Date of Award

2015

Document Type

Open Access Thesis

Department

Health Promotion, Education and Behavior

Sub-Department

Public Health

First Advisor

Mindi Spencer

Second Advisor

Stacy Smallwood

Abstract

In the United States, 50,000 Americans are diagnosed with HIV each year (CDCa, 2014). The HIV/AIDS epidemic has had a particularly devastating impact on the southern U.S., especially the Deep South – Alabama, Georgia, Louisiana, Mississippi, North Carolina, and South Carolina (Reif, Whetten, Wilson, McAllaster, Pence, Legrand, & Gong, 2014). The Deep South, while only composing of 36% of the national population, accounts for 50% of all people living with HIV/AIDS in the nation (Human Rights Watch, 2010).
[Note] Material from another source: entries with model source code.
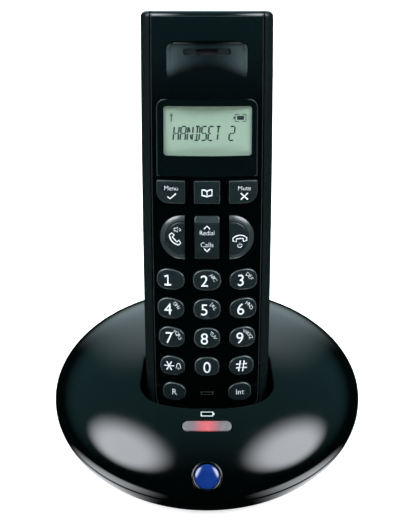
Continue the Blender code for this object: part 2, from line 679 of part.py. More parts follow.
def page_button():
    r = PAGE_BUTTON_RADIUS
    profile = [(r + 1.2, -5.6), (r + 1.2, -4.6), (r, -4.6), (r, 0.4), (r - 0.8, 0.9), (0.5, 1.0)]
    button = turned("page_button", profile, "key_black", None, 24)
    button.matrix_world = dome_placement(PAGE_BUTTON_Y)


def bottom_shell():
    """Dish with the cable pocket, two cable channels, screw bosses and foot recesses."""
    rim = SEAM_Z - 0.2
    outside = [(0.4, UNDERSIDE_Z)]
    for z in (UNDERSIDE_Z, 2.2, 4.2, 6.6, rim):
        outside.append((tuck_radius(z), z))
    outside += [(0.4, rim)]
    shell = turned("base_bottom_shell", outside, "gloss_black", None, BASE_SEGMENTS)
    floor = UNDERSIDE_Z + SHELL_WALL
    inside = [(0.4, floor), (tuck_radius(floor, SHELL_WALL), floor)]
    for z in (5.0, rim - 0.6):
        inside.append((tuck_radius(z, SHELL_WALL), z))
    inside += [(tuck_radius(rim, SHELL_WALL), rim + 3.0), (0.4, rim + 3.0)]
    boolean(shell, "DIFFERENCE", turned("cut_shell_hollow", inside, None, None, BASE_SEGMENTS))
    embed = UNDERSIDE_Z + 0.7
    y0, y1 = POCKET_Y
    wall, half = POCKET_WALL, POCKET_HALF_WIDTH
    boolean(shell, "UNION", block("cut_pocket_walls", (-half - wall, y0 - wall, embed),
                                  (half + wall, y1 + wall, POCKET_TOP + wall)))
    for side, tag in ((-1, "left"), (1, "right")):
        x = side * SOCKET_X
        wide = CHANNEL_HALF_WIDTH + wall
        boolean(shell, "UNION", block(f"cut_channel_walls_{tag}", (x - wide, y1, embed + 0.05),
                                      (x + wide, 54.4, CHANNEL_TOP + wall)))
    for i, (x, y) in enumerate(BASE_SCREWS):
        boss = turned(f"cut_shell_boss_{i}", [(5.0, embed), (5.0, 10.6)], None, None, 16)
        boss.location = Vector((x, y, 0.0)) * MM
        boolean(shell, "UNION", boss)
    boolean(shell, "DIFFERENCE", block("cut_pocket", (-half, y0, -2.0), (half, y1, POCKET_TOP)))
    for side, tag in ((-1, "left"), (1, "right")):
        x = side * SOCKET_X
        channel = block(f"cut_channel_{tag}", (x - CHANNEL_HALF_WIDTH, y1 - 1.0, -2.0),
                        (x + CHANNEL_HALF_WIDTH, 64.0, CHANNEL_TOP))
        boolean(shell, "DIFFERENCE", channel)
    for i, (x, y) in enumerate(BASE_SCREWS):
        bore = turned(f"cut_shell_bore_{i}", [(3.4, -2.0), (3.4, 4.2), (1.7, 4.2), (1.7, 12.0)],
                      None, None, 16)
        bore.location = Vector((x, y, 0.0)) * MM
        boolean(shell, "DIFFERENCE", bore)
    for name, (x, y) in FEET.items():
        recess = turned(f"cut_{name}", [(FOOT_PAD_RADIUS + GAP, -2.0), (FOOT_PAD_RADIUS + GAP, 1.7)],
                        None, None, 20)
        recess.location = Vector((x, y, 0.0)) * MM
        boolean(shell, "DIFFERENCE", recess)


def feet_and_screws():
    for name, (x, y) in FEET.items():
        r = FOOT_PAD_RADIUS
        pad = turned(name, [(r - 0.3, 0.0), (r, 0.4), (r, 1.4)], "rubber", None, 20)
        pad.location = Vector((x, y, 0.0)) * MM
    for i, (x, y) in enumerate(BASE_SCREWS):
        profile = [(3.0, 2.2), (3.0, 3.8), (1.2, 3.9), (1.2, 19.0)]
        screw = turned(f"base_screw_{i + 1}", profile, "steel", None, 16)
        screw.location = Vector((x, y, 0.0)) * MM


def base_electronics(frame):
    """Board, charge LED, line and power sockets, and the two sprung charging pins."""
    outline = []
    steps = 18
    for i in range(steps + 1):
        a = pi + pi * i / steps
        outline.append((44.0 * cos(a), 44.0 * sin(a)))
    outline += [(30.0, 18.0), (-30.0, 18.0)]
    rings = [[(x, y, z) for x, y in outline] for z in (3.6, 5.0)]
    board = loft("base_circuit_board", rings, "board")
    for i, (x, y) in enumerate(BASE_SCREWS):
        notch = turned(f"cut_board_notch_{i}", [(5.6, 2.0), (5.6, 7.0)], None, None, 16)
        notch.location = Vector((x, y, 0.0)) * MM
        if y < 0.0:
            boolean(board, "DIFFERENCE", notch)
    led = turned("charge_led", [(1.5, 5.3), (1.5, 8.6), (0.9, 9.5)], "light_bar", None, 14)
    led.location = Vector((0.0, LIGHT_BAR_Y + 0.2, 0.0)) * MM
    for name, x, reach in (("line_socket", -SOCKET_X, 4.9), ("power_socket", SOCKET_X, 3.9)):
        body = block(name, (x - 6.5, POCKET_Y[0] + 0.4, 2.0), (x + 6.5, SOCKET_FACE_Y, 11.5), "socket")
        mouth = block(f"cut_{name}", (x - reach, SOCKET_FACE_Y - 10.0, 3.4),
                      (x + reach, SOCKET_FACE_Y + 2.0, 10.0))
        boolean(body, "DIFFERENCE", mouth)
    for side, tag in ((-1, "left"), (1, "right")):
        profile = [(2.6, 12.8), (2.6, 13.8), (1.5, 13.8), (1.5, 17.5), (0.9, 18.05)]
        pin = turned(f"charging_pin_{tag}", profile, "contact", frame, 14)
        pin.location = Vector((side * CONTACT_X, CONTACT_Y, 0.0)) * MM


# --- Assembly ------------------------------------------------------------------------------
def main():
    for thing in list(bpy.data.objects):
        bpy.data.objects.remove(thing)
    frame = bpy.data.objects.new("handset_frame", None)
    bpy.context.collection.objects.link(frame)
    frame.location = Vector((0.0, FACE_FOOT_Y, 0.0)) * MM
    frame.rotation_euler = (-LEAN, 0.0, 0.0)
    bpy.context.view_layer.update()

    outlines = key_outlines()
    front_housing(frame, outlines)
    rear_housing(frame)
    battery_cover(frame)
    display(frame)
    board_and_membrane(frame)
    sound_pieces(frame)
    batteries(frame)
    handset_hardware(frame)
    for name, (outline, bevel) in outlines.items():
        key(name, outline, bevel, frame)
    move_origin(bpy.data.objects["key_navigation"], (0.0, NAVIGATION_PIVOT_Y, CALL_KEY_Z))

    base_cover(frame)
    bottom_shell()
    base_trim()
    page_button()
    feet_and_screws()
    base_electronics(frame)


main()
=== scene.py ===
"""Looks of the cordless phone with base: fine surfaces, finishes, legends, light and camera
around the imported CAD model.

Lengths are in millimetres unless a name ends in _M; MM turns them into Blender's metres.
The handset's pieces are modelled upright in its own frame (x across, y into the handset, z up)
and leaned back by HANDSET.
"""

from math import atan2, cos, hypot, pi, radians, sin, sqrt

import bmesh
import bpy
from mathutils import Matrix, Vector
from mathutils.bvhtree import BVHTree


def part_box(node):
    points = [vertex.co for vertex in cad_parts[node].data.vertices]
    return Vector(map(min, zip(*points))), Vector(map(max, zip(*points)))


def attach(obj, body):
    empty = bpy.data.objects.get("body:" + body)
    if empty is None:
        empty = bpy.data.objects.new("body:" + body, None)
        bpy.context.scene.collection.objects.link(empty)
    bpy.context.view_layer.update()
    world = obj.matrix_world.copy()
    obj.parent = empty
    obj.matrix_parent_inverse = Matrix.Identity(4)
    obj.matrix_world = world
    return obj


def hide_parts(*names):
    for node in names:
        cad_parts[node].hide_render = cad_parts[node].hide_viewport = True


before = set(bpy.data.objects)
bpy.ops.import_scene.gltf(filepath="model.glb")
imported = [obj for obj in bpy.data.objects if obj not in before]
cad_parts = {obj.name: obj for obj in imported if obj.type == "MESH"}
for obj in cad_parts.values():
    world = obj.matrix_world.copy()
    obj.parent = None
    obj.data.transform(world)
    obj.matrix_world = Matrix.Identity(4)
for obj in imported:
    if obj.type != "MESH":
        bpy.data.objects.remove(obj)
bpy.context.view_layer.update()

MM = 0.001

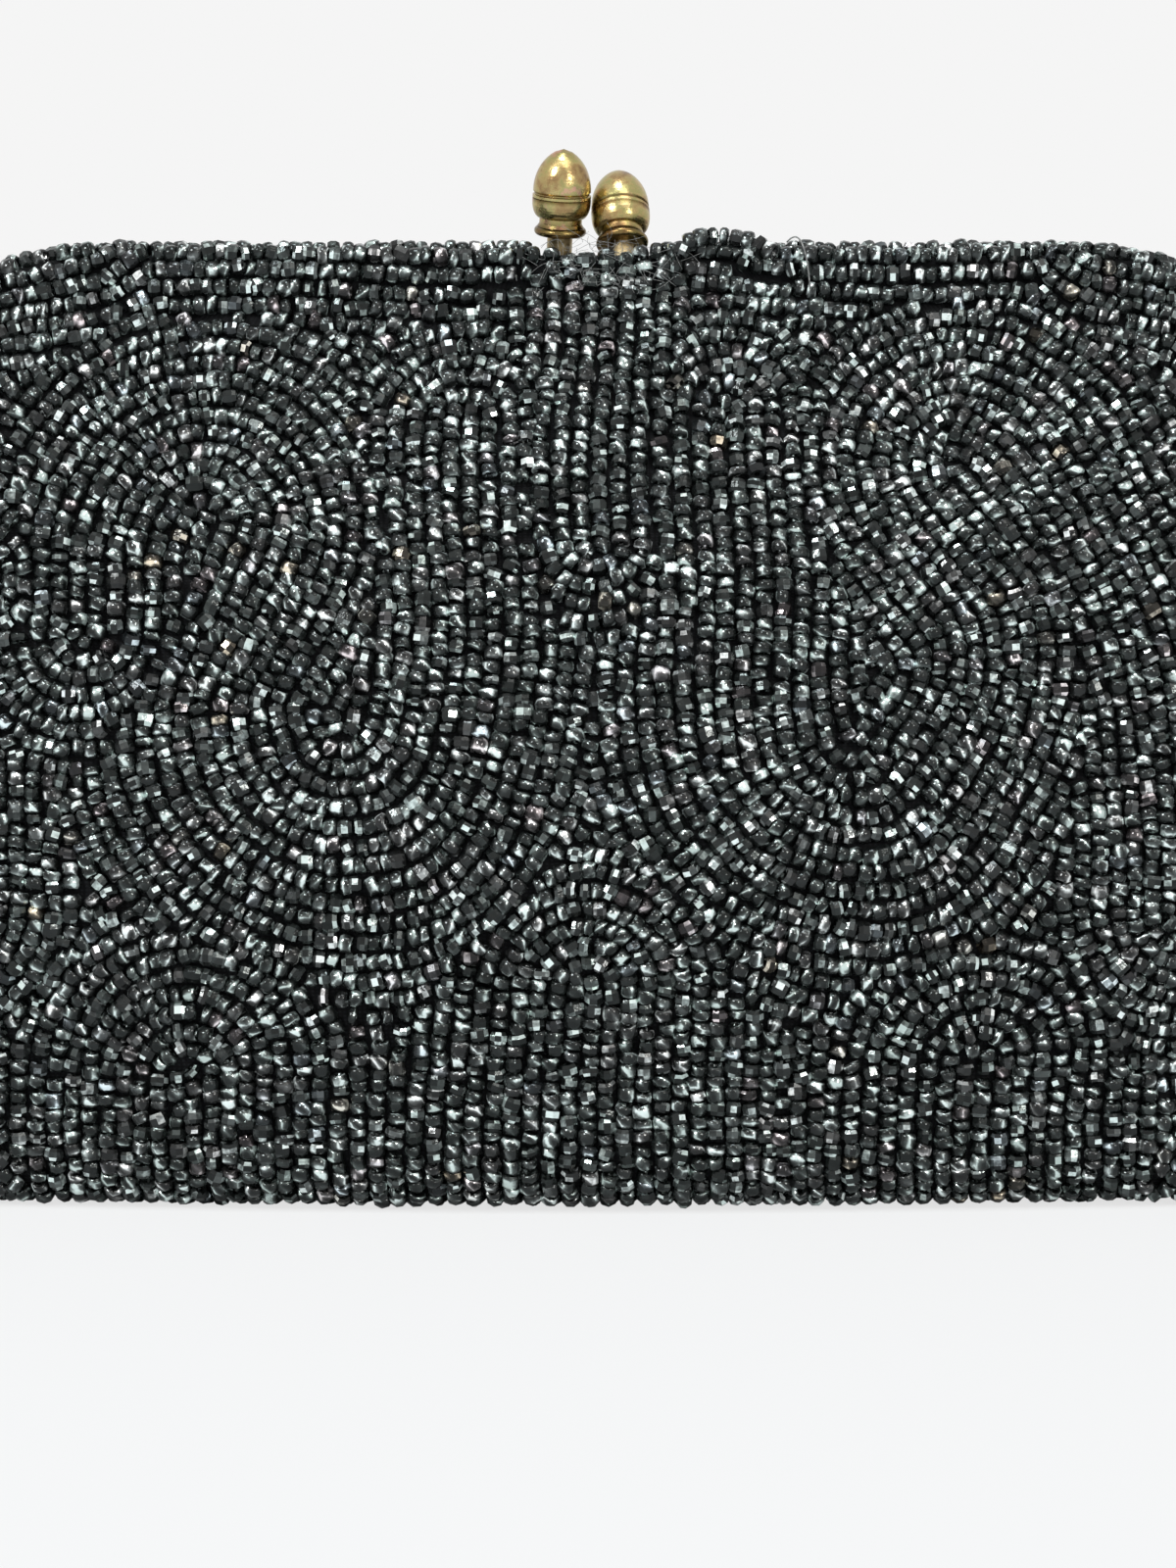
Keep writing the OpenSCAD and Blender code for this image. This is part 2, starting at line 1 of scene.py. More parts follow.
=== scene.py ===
"""Looks of a hand-beaded purse on a hinged kiss lock frame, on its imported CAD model."""
import math
import bpy
import numpy as np
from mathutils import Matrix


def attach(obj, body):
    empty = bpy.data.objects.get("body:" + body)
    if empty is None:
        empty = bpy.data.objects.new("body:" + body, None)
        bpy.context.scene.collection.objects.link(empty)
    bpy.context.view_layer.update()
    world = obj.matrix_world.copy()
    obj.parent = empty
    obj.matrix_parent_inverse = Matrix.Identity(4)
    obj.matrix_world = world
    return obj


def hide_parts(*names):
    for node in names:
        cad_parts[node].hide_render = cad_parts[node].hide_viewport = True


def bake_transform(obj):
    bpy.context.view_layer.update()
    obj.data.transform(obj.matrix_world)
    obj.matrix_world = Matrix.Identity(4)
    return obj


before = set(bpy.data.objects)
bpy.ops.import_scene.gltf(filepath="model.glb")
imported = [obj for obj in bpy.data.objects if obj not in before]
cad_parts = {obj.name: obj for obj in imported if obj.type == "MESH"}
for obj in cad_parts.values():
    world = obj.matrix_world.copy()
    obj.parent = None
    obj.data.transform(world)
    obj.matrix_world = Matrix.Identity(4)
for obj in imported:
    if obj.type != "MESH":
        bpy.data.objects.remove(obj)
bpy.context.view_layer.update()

# Camera
# The photograph is taken level, from straight in front of the bag, close
# enough for the bag to run out of the picture at both sides.
camera_x, camera_y, camera_z = -0.0004, -0.380, 0.052


def put(name, data):
    """Object of a mesh, lamp or camera, in the scene at the origin."""
    made = bpy.data.objects.new(name, data)
    bpy.context.scene.collection.objects.link(made)
    return made


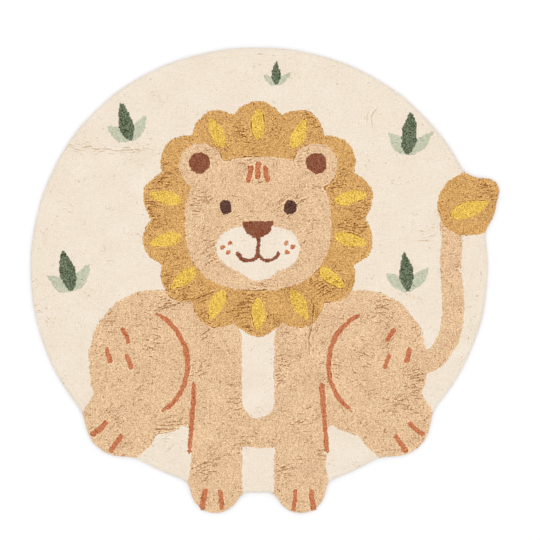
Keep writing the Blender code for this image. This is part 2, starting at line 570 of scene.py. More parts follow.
tuft_in("tan", oval(BODY["middle"], *BODY["size"]))
for side in (-1, 1):
    down = 270 + side * HIND_PAW["turn"]
    hip, heel = mirrored(HIND_LEG["start"], side), towards(down, HIND_LEG["end_out"])
    knee = mirrored(KNEE_LINE["middle"], side)
    tuft_in("tan", oval(mirrored(HAUNCH["middle"], side), *HAUNCH["size"]))
    tuft_in("tan", disc(towards(down, HIND_PAW["out"]), HIND_PAW["radius"]))
    tuft_in("tan", limb(hip, heel, HIND_LEG["radius"], HIND_LEG["radius"]))
    draw("rust", arc(knee, *mirrored(KNEE_LINE["size"], side), *KNEE_LINE["bearings"]), end_share=TAPER)
    for toe in (-1, 1):
        knuckle = towards(down + 90, toe * HIND_TOES["aside"], towards(down, HIND_TOES["out"]))
        draw("rust", stroke(knuckle, down + toe * TOE_FAN, TOE_LENGTH))
print("with the body:", len(picture), "shapes")

# %% Chest, front legs, front paws, and hair marks on the haunches
CHEST = {"middle": (0, -0.235), "size": (0.062, 0.135)}
FRONT_PAW = {"turn": 11, "out": 0.548, "radius": 0.066}
SHOULDER = {"place": (0.098, -0.18), "radius": 0.058}
FRONT_LEG_LINE = ((0.159, -0.285), (0.163, -0.37), (0.172, -0.455))
FRONT_TOES = {"turn_out": 0.008, "aside": 0.020, "down": 0.034}
HAIR_MARKS = (
    {"place": (0.330, -0.165), "slant": 62},
    {"place": (0.372, -0.215), "slant": 76},
    {"place": (0.320, -0.230), "slant": 68},
)
HAIR_MARK_LENGTH = 0.030

tuft_in("cream", oval(CHEST["middle"], *CHEST["size"]))
for side in (-1, 1):
    paw = towards(270 + side * FRONT_PAW["turn"], FRONT_PAW["out"])
    shoulder = mirrored(SHOULDER["place"], side)
    tuft_in("tan", limb(shoulder, paw, SHOULDER["radius"], FRONT_PAW["radius"]))
    draw("rust", rounded([mirrored(place, side) for place in FRONT_LEG_LINE]), end_share=TAPER)
    for toe in (-1, 1):
        toe_x = paw[0] + side * FRONT_TOES["turn_out"] + toe * FRONT_TOES["aside"]
        draw("rust", stroke((toe_x, paw[1] - FRONT_TOES["down"]), 90 + toe * TOE_FAN, TOE_LENGTH))
    for mark in HAIR_MARKS:
        slant = mark["slant"] if side > 0 else 180 - mark["slant"]
        draw("rust", stroke(mirrored(mark["place"], side), slant, HAIR_MARK_LENGTH))
print("with the legs:", len(picture), "shapes")

# %% Mane
HEAD = (0.0, 0.125)
MANE = {"radius": 0.266, "depth": 0.028, "count": 14}
GOLD_LOCK = {"out": 0.196, "length": 0.082, "width": 0.034}
EAR_BEARINGS = (45, 135)
EAR_ROOM = 14  # degrees on each side of an ear that stay free of gold locks

tuft_in("ochre", scallops(HEAD, **MANE))
for lock in range(MANE["count"]):
    bearing = (lock + 0.5) * 360 / MANE["count"]
    if min(abs(bearing - ear) for ear in EAR_BEARINGS) > EAR_ROOM:
        lock_root = towards(bearing, GOLD_LOCK["out"], HEAD)
        tuft_in("gold", leaf(lock_root, bearing, GOLD_LOCK["length"], GOLD_LOCK["width"]))
print("with the mane:", len(picture), "shapes")

# %% Ears, face and nose
# Places on the face are measured from the middle of the head.
EAR = {"middle": (0.142, 0.132), "radius": 0.056}
INNER_EAR = {"middle": (0.146, 0.138), "radius": 0.026}
FACE = {"middle": (0, -0.012), "size": (0.182, 0.166), "squareness": 2.5}
MUZZLE = {"middle": (0.043, -0.074), "size": (0.060, 0.053)}
CHIN = {"middle": (0, -0.112), "size": (0.052, 0.040)}
NOSE = {"middle": (0, -0.012), "size": (0.038, 0.036), "top": (0, -0.006)}


def on_face(place, side=1):
    """A place that is measured from the middle of the head, or its twin on the other side."""
    return (HEAD[0] + side * place[0], HEAD[1] + place[1])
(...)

No other population has been hit harder than men who have sex with men (MSM; Prejean, Tang, & hall, 2013). Black MSM have been disproportionately affected by HIV, with 1 in 5 Black MSM diagnosed with HIV compared to 1 in 22 White MSM (Lieb, Prejean, Thompson, Fallon, Cooper, Gates, Liberti, Friedman, & Malow, 2011). A number of hypotheses have been proposed to explain the disparity seen between Black and White MSM (Millet, Malebranche, & Peterson, 2007; Kraut-Becher, Eisenberg, Voytek, Brown, Metzger, & Aral, 2007; Millet, Peterson, Wolitski, & Stall, 2008), but very few have considered the influence of selfreported degree of masculinity/femininity on condom use among Black MSM. This study aimed to examine the consistency of condom use in receptive anal intercourse (RAI) and insertive anal intercourse (IAI) among Black MSM in relation to the self-reported degree of masculinity/femininity. After completing secondary data analysis of the Sexual Health In Faith Tradition (SHIFT) Study, self-reported degree of masculinity/femininity was not associated with consistency of condom use in both RAI and IAI. The findings support to Malebranche, Gvetadze, Millet, and Sutton’s (2010) results that indicated gender role conflict does not predict unprotected RAI and IAI. Further research is needed to better understand the influence of gender role among Black MSM and the possible ramifications gender role conflict may have on sexual behaviors, especially consistency of condom use.